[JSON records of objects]
★ ★ ★ ★ ★ ★ ★
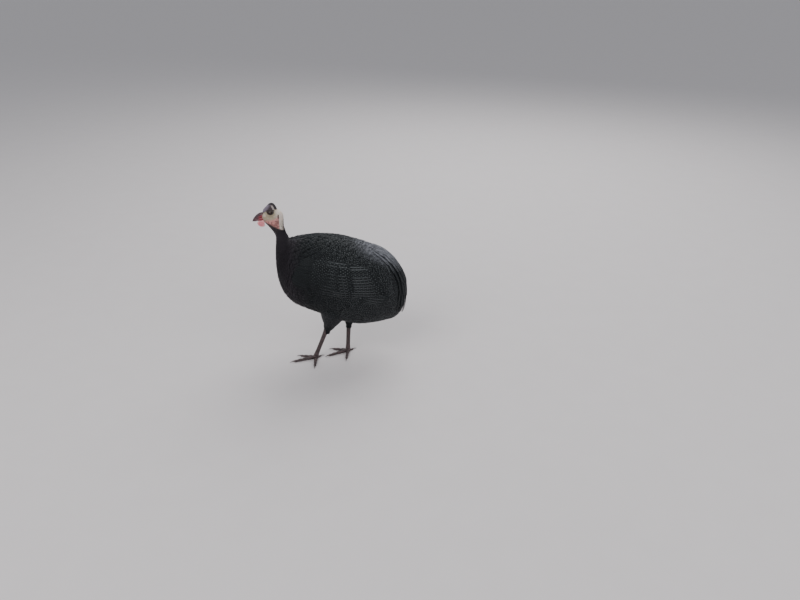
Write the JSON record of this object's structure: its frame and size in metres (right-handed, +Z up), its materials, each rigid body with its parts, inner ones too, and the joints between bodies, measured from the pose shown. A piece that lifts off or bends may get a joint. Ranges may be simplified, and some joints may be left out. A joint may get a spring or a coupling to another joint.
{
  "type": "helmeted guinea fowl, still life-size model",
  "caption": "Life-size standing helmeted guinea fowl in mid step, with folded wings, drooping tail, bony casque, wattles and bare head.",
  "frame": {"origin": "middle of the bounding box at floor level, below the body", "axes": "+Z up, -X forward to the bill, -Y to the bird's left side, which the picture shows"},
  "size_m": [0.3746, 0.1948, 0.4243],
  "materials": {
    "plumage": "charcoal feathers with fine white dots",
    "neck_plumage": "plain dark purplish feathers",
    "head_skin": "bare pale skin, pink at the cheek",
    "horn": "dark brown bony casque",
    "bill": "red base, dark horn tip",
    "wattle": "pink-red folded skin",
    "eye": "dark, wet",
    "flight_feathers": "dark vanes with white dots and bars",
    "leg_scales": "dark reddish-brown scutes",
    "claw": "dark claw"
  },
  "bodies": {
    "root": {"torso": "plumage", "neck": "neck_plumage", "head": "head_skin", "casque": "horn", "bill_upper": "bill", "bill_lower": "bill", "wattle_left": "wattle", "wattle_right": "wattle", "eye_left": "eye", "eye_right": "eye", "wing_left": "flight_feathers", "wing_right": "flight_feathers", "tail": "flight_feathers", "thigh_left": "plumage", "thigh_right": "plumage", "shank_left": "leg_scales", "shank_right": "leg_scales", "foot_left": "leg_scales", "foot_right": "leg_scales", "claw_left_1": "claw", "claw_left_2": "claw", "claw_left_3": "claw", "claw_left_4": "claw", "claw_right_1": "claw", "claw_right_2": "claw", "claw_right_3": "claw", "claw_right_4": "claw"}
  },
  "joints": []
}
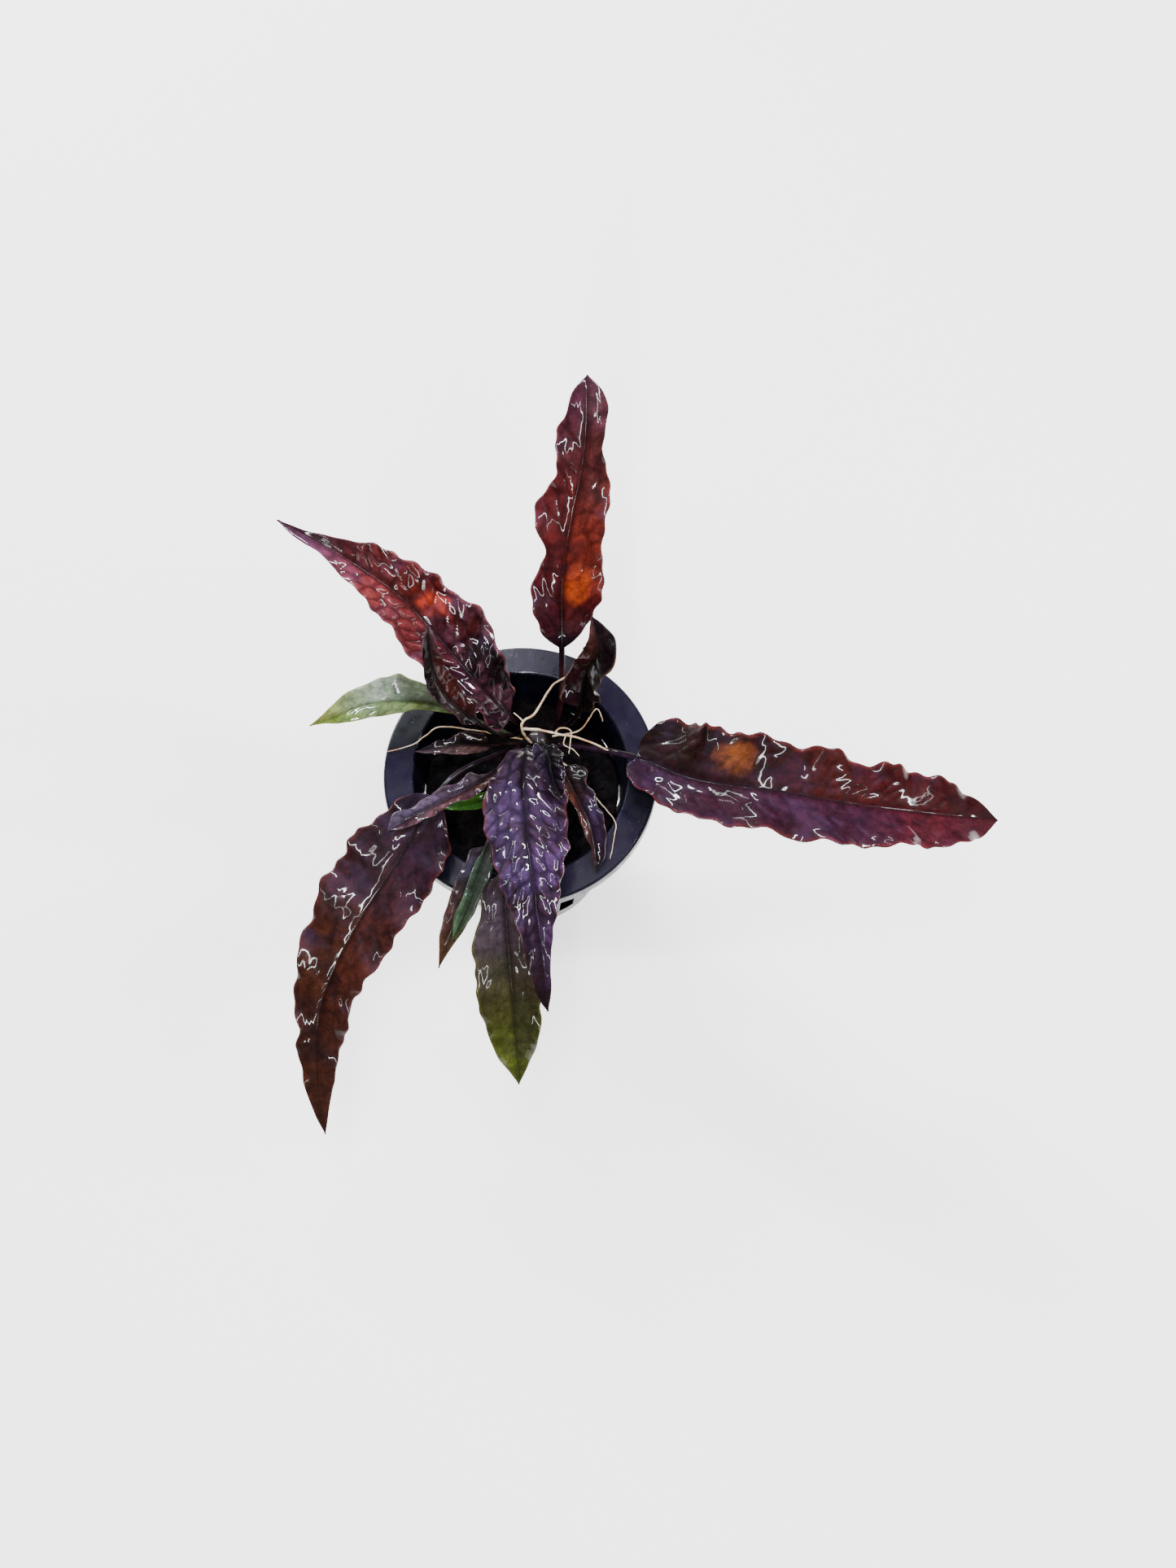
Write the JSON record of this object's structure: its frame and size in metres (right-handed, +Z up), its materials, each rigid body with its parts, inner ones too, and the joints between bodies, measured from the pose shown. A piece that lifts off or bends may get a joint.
★ ★ ★ ★ ★ ★ ★
EXERCISE TASK:
Reproduce the records above exactly as they appear.

PROBLEM SOLUTION:
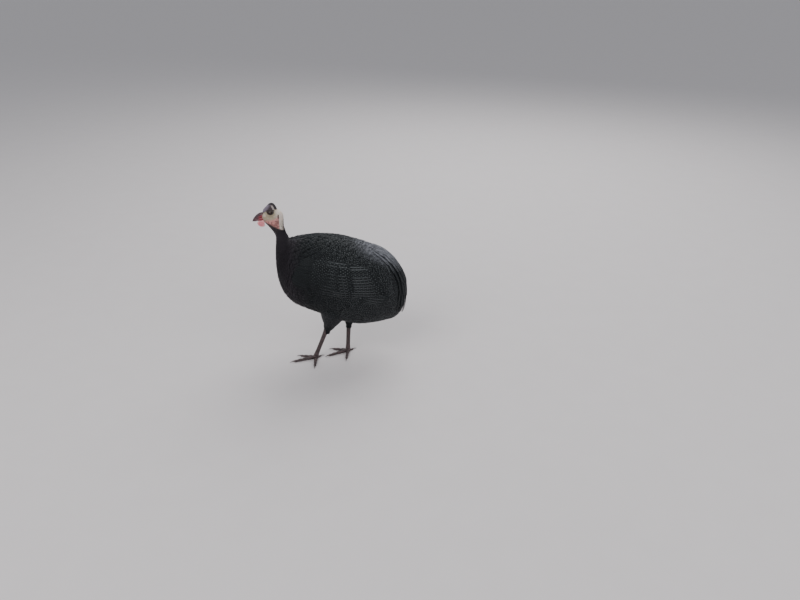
Write the JSON record of this object's structure: its frame and size in metres (right-handed, +Z up), its materials, each rigid body with its parts, inner ones too, and the joints between bodies, measured from the pose shown. A piece that lifts off or bends may get a joint. Ranges may be simplified, and some joints may be left out. A joint may get a spring or a coupling to another joint.
{
  "type": "helmeted guinea fowl, still life-size model",
  "caption": "Life-size standing helmeted guinea fowl in mid step, with folded wings, drooping tail, bony casque, wattles and bare head.",
  "frame": {"origin": "middle of the bounding box at floor level, below the body", "axes": "+Z up, -X forward to the bill, -Y to the bird's left side, which the picture shows"},
  "size_m": [0.3746, 0.1948, 0.4243],
  "materials": {
    "plumage": "charcoal feathers with fine white dots",
    "neck_plumage": "plain dark purplish feathers",
    "head_skin": "bare pale skin, pink at the cheek",
    "horn": "dark brown bony casque",
    "bill": "red base, dark horn tip",
    "wattle": "pink-red folded skin",
    "eye": "dark, wet",
    "flight_feathers": "dark vanes with white dots and bars",
    "leg_scales": "dark reddish-brown scutes",
    "claw": "dark claw"
  },
  "bodies": {
    "root": {"torso": "plumage", "neck": "neck_plumage", "head": "head_skin", "casque": "horn", "bill_upper": "bill", "bill_lower": "bill", "wattle_left": "wattle", "wattle_right": "wattle", "eye_left": "eye", "eye_right": "eye", "wing_left": "flight_feathers", "wing_right": "flight_feathers", "tail": "flight_feathers", "thigh_left": "plumage", "thigh_right": "plumage", "shank_left": "leg_scales", "shank_right": "leg_scales", "foot_left": "leg_scales", "foot_right": "leg_scales", "claw_left_1": "claw", "claw_left_2": "claw", "claw_left_3": "claw", "claw_left_4": "claw", "claw_right_1": "claw", "claw_right_2": "claw", "claw_right_3": "claw", "claw_right_4": "claw"}
  },
  "joints": []
}
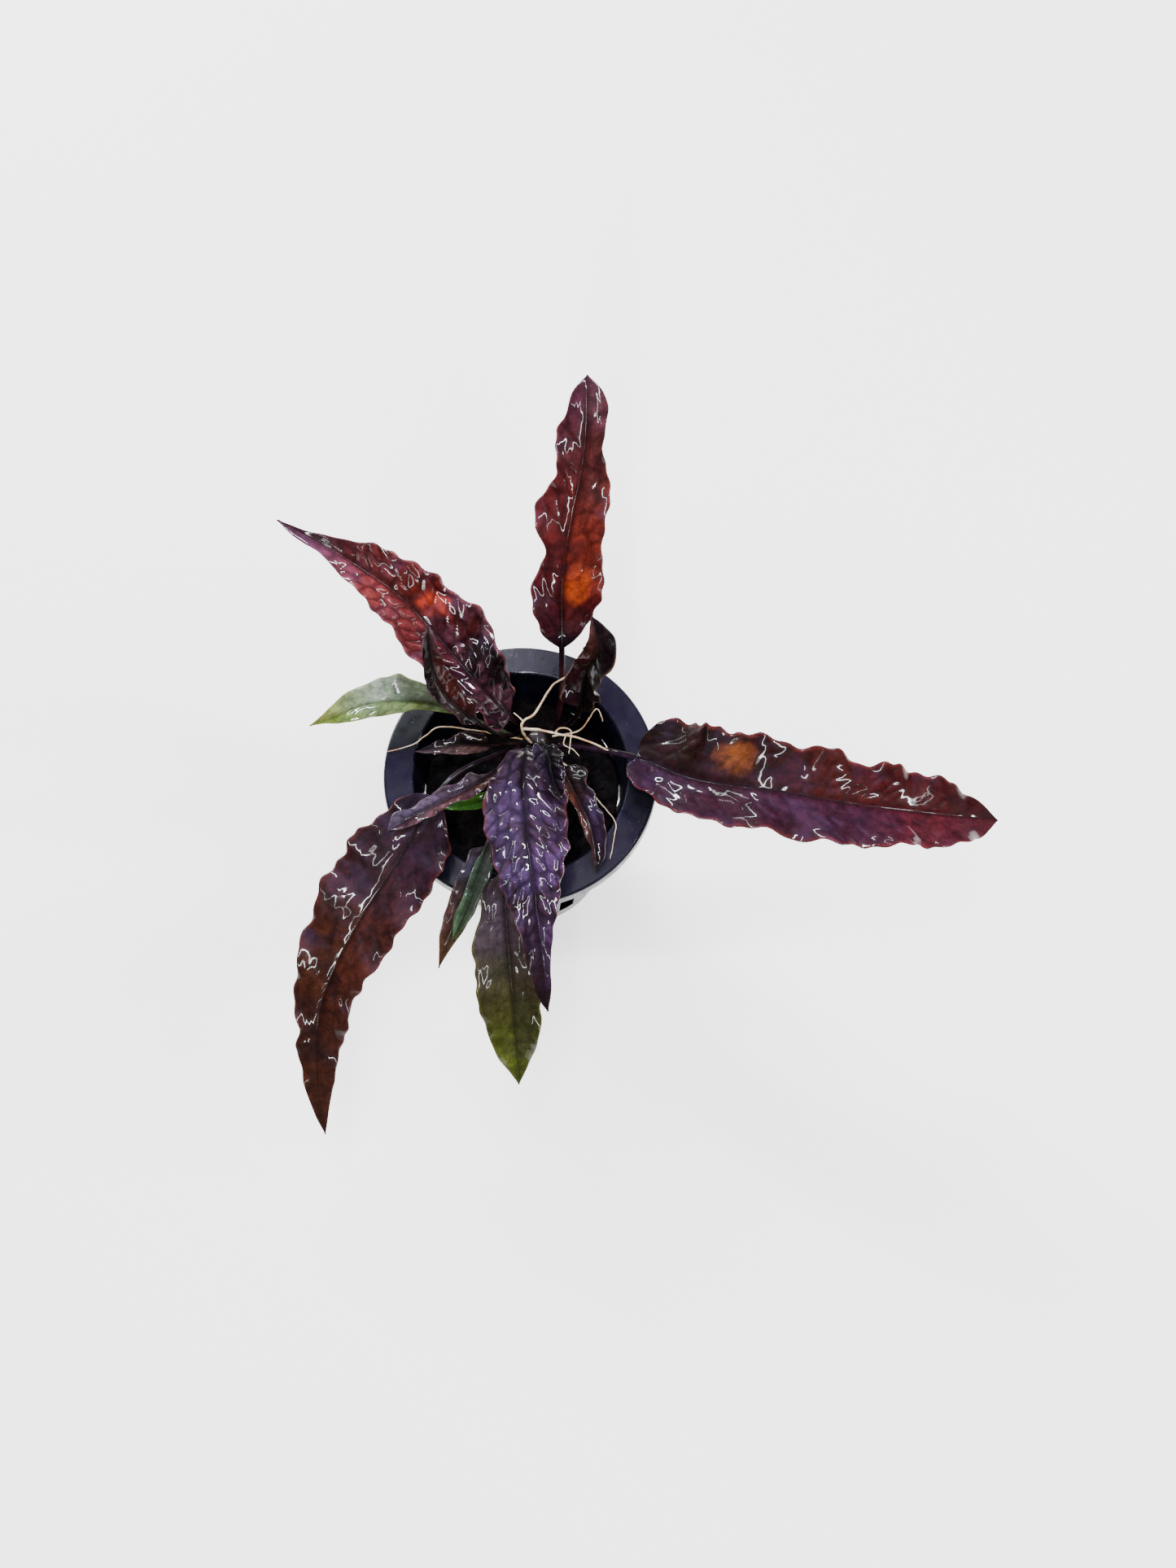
Write the JSON record of this object's structure: its frame and size in metres (right-handed, +Z up), its materials, each rigid body with its parts, inner ones too, and the joints between bodies, measured from the pose shown. A piece that lifts off or bends may get a joint.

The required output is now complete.